7 Signs It’s Time to Leave Excel
Few planning tools on the market can measure up to Excel’s strengths. It’s flexible, powerful, and user-friendly – at least if the user has the necessary skills. But even though there are many pros with using Excel, there are many cases where it isn’t a suitable tool for budgeting, forecasting, and planning. Below we list 7 signs it’s time to leave Excel.
The current day is characterised by speed and rapid positive and negative changes - something that can encounter problems for companies. The market and reality change quickly, and new forecasts must be updated. We have seen a couple of different examples of this, for instance, with the Covid-19 pandemic and the ongoing war in Ukraine in combination with increased inflation. During these circumstances, there’s great value in using a system that continually, easily, and effectively with a high degree of automation can give an updated financial overview.
Excel works great for smaller companies without a complex or business-critical planning process. When the company grows, and more people become involved in the processes, more problems and challenges arise since Excel isn’t a collaborative tool. For example, it doesn’t have support for rights management and workflows. Another challenge is that the version management isn’t good enough and doesn’t have any routines for attestation. It’s impossible to troubleshoot when the complexity is too great.
Many companies have a so-called “Excel guru,” which is essential for the company’s way of working. This can create challenges that become especially evident when the Excel guru leaves the company, and someone with a different skill set takes over. Your company has everything to gain by using a more modern and integrated system that can automate and streamline your processes.

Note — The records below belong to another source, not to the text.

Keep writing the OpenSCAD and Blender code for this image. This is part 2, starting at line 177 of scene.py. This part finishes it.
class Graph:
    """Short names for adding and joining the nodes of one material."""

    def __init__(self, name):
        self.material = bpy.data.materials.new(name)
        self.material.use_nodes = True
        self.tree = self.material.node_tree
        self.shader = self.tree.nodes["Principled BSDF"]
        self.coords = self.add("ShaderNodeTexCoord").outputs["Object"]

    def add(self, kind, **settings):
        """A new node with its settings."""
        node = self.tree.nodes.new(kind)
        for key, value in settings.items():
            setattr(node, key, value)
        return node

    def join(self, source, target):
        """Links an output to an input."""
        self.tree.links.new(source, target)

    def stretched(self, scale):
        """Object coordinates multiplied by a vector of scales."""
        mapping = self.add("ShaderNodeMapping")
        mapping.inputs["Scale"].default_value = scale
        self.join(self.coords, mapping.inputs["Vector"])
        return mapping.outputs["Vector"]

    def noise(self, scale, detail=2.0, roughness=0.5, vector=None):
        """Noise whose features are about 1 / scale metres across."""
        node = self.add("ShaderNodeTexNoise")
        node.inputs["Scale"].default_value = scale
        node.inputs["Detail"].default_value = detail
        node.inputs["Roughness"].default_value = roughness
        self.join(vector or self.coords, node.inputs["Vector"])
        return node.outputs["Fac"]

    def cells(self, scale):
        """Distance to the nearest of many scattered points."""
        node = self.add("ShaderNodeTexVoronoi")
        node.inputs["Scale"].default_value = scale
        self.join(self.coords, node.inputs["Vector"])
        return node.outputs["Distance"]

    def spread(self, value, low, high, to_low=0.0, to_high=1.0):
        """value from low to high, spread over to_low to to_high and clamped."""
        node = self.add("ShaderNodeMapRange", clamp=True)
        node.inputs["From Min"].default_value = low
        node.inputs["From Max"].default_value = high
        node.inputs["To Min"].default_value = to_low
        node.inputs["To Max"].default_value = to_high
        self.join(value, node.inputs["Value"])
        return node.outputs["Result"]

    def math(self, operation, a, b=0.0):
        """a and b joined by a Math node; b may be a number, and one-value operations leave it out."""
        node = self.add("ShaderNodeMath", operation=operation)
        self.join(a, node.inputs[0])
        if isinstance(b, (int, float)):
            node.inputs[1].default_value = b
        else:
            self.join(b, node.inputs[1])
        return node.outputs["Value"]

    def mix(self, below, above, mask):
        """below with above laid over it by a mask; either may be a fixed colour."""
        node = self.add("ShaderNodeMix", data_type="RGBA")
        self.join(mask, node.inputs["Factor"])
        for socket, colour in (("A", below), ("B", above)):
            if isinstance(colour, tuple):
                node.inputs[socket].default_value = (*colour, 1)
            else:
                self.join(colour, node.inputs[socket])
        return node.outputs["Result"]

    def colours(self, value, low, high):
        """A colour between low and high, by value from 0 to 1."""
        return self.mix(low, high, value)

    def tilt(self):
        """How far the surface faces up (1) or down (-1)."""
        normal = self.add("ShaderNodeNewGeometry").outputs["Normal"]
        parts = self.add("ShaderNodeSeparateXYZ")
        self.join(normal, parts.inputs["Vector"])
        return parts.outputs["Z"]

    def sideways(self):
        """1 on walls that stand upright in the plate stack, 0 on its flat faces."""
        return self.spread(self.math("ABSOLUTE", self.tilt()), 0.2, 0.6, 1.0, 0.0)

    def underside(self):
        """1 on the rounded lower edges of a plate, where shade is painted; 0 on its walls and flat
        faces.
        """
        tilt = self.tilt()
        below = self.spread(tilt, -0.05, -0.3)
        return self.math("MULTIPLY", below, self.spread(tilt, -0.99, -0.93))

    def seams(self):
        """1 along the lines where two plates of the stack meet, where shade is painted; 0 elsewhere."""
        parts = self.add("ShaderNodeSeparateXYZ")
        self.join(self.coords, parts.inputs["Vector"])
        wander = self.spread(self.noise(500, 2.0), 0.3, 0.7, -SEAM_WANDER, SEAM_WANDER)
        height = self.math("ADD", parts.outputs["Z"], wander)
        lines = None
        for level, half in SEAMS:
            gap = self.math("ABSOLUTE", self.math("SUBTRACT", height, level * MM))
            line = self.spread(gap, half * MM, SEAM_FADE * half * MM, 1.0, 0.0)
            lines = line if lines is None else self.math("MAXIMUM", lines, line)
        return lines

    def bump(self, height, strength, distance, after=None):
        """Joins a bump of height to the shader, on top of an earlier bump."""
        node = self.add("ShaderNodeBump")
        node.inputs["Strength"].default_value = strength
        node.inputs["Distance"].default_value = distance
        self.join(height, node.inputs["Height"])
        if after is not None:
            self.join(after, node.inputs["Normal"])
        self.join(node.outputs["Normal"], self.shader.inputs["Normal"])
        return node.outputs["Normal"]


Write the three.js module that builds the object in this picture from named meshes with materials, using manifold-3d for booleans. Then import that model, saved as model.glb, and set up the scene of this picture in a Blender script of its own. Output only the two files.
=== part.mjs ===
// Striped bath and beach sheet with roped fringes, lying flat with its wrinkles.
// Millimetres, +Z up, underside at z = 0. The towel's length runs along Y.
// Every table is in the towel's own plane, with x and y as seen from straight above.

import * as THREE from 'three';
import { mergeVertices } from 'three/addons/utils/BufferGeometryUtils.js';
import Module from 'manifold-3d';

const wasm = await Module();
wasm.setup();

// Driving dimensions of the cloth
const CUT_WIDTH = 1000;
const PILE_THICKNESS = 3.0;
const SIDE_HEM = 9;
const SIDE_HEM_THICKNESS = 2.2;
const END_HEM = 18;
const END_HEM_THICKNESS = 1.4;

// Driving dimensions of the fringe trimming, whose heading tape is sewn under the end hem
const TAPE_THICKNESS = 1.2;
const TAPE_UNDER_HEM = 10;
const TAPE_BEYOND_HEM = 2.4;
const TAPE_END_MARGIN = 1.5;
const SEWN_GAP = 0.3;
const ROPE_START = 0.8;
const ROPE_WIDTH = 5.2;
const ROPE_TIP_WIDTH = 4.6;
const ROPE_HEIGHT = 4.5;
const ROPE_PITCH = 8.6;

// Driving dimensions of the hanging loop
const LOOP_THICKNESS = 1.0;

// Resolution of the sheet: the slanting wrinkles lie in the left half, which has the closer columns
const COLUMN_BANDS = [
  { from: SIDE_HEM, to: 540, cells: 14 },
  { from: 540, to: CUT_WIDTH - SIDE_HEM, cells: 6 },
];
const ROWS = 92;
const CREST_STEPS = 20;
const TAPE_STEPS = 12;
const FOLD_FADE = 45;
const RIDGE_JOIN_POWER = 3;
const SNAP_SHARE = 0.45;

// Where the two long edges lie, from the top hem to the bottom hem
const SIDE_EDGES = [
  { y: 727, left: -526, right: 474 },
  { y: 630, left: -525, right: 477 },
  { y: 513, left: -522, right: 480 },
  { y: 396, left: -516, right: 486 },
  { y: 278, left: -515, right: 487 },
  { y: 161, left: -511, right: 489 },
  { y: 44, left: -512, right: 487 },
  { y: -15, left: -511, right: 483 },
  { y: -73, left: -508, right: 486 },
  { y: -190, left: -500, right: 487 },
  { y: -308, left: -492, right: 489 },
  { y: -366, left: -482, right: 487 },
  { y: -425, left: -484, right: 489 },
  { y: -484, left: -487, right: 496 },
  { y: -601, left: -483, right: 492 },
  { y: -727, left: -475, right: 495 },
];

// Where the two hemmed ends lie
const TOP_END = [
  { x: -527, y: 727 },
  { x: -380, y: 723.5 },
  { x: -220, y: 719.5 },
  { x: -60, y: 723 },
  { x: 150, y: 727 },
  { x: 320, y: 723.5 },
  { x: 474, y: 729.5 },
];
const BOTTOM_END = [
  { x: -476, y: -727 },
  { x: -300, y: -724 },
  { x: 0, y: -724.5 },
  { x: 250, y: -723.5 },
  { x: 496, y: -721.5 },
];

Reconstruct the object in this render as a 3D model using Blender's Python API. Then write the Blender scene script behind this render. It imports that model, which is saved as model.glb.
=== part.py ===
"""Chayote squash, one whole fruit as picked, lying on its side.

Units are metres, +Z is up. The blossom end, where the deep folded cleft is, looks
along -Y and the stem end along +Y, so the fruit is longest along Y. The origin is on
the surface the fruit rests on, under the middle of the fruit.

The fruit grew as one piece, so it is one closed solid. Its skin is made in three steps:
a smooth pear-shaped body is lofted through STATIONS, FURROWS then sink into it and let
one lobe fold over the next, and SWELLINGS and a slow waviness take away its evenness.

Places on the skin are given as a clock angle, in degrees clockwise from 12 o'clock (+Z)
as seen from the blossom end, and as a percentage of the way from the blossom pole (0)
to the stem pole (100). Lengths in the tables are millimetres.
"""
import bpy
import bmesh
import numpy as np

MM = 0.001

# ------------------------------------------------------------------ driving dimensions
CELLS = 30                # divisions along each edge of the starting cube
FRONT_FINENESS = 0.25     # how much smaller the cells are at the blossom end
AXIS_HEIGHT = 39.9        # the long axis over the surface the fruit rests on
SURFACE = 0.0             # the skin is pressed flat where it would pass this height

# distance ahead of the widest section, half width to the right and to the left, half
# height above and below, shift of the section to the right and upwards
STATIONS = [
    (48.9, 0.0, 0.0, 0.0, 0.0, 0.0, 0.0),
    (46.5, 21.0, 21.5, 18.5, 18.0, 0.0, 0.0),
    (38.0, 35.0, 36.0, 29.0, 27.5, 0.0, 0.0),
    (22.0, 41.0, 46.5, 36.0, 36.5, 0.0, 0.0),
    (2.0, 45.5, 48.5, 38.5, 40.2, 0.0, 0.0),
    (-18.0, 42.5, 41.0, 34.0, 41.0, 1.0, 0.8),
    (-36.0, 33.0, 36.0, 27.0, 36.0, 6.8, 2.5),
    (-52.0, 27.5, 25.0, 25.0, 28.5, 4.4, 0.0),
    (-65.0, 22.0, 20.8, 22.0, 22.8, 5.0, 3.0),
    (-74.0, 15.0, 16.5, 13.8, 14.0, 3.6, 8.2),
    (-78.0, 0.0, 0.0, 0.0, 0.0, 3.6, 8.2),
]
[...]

Which companies are Excel suited for?
As previously mentioned, Excel usually works well for smaller companies with a somewhat flat growth curve and a few simple processes. Excel also works well when only a few people are involved in the process. The important thing is that the employees have the knowledge and skills needed to build sufficient Excel processes to support the business. You must also accept that the process isn’t data-driven but manually controlled.
In addition to small companies, businesses that lack an overall picture of how the planning process should function have more to gain by waiting to invest in a system for budgeting and planning. For these companies, we recommend that they begin establishing a model for the financial processes before investing in a platform to support these processes. This is for your company to be able to customise and use the system for budgeting and planning as optimally as possible.
Signs it’s time to leave Excel
The answer to this question depends, among other things, on the company’s situation, size, and other variables. Below we have listed 7 signs it’s time to leave Excel:
- When the external data needed for the budget and forecast process is in many different systems and needs to be consolidated
- When several individuals are involved in the planning process
- When the complexity increases and the management of Excel files becomes more time-consuming
- When your company has high ambitions for growth, which demands fast decisions and changes, continuously updated plans and forecasts
- When the company’s Controllers spend all their time preparing and consolidating and have too little time to analyse the budget
- When you want to increase the understanding, engagement and ownership of the financial goals and processes within the business
- When you want to work more frequently and data-driven with financial planning
Budgeting, forecasting, and planning should be a value-creating process. It should be a process that makes the business, employees, and processes develop in the same direction and help the company evolve in accordance with the set goals. Excel is often an obstacle when you need to delegate and increase ownership of the budget or forecast. Also, the business controllers must often spend excessive time on administration instead of supporting the business with value-creating analyses.